Ever since, Saudi Arabia and Iran’s rivalry for dominance in the Gulf has grown steadily worse. The United States has routinely pressed the six GCC monarchies to form a single, integrated military force and has emphasized joining their individual anti-missile defense systems into one Gulf-wide structure to counter Iran’s growing arsenal of short and medium-range missiles. Obama made yet another pitch for building a GCC-wide missile defense system during the Camp David summit last week.
The monarchies have responded by beefing up their own defenses and buying well over $100 billion worth of U.S. arms, from F-15 and F-16 fighter planes and Apache attack helicopters to short-range Patriot and Theater High Altitude Area Defense (THAAD) anti-missile systems. Saudi Arabia alone is spending $90 billion on American arms purchases.
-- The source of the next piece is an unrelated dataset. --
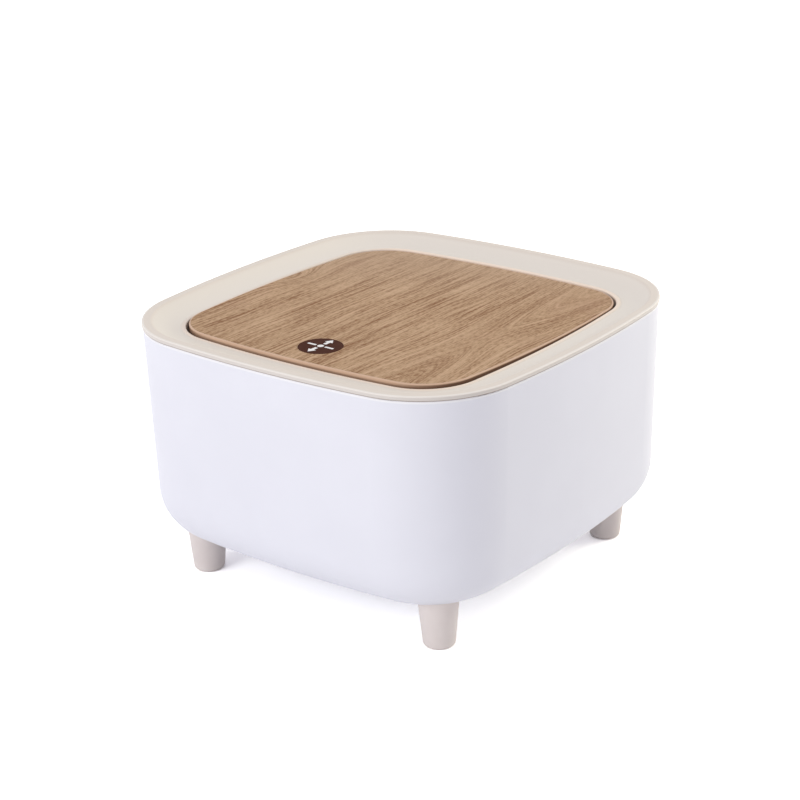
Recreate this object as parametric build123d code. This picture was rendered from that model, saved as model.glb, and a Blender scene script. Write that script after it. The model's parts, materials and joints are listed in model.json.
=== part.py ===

It is unlikely that these weapons will become an integrated GCC missile defense shield anytime soon. For the foreseeable future, the United States will still provide that cover through its ships and land bases that line the Persian Gulf. The main obstacle has been the unwillingness of Saudi Arabia’s Arab partners to entrust their defense to it. This is due partly to fear of losing sovereignty, but also partly related to differing policies toward Iran, including various degrees of cooperation rather than confrontation.
A Saudi defeat in Yemen would likely reinforce the desire particularly of Qatar and Oman, both involved in extensive commercial dealings with Iran, to avoid confrontation and stay out of an anti-Iranian collective defense alliance dominated by Saudi Arabia. Only the United Arab Emirates and Bahrain seem enthusiastic. So far, Saudi Arabia, which has committed 100 aircraft to Yemen, is still the mainstay of the bombing campaign. But the Houthis remain undeterred, Hadi’s support is dwindling, and the Saudi kingdom finds itself under increasing international pressure to sue for peace. These trends do not bode well either for Saudi leadership or the U.S. plan for a common Arab Gulf defense.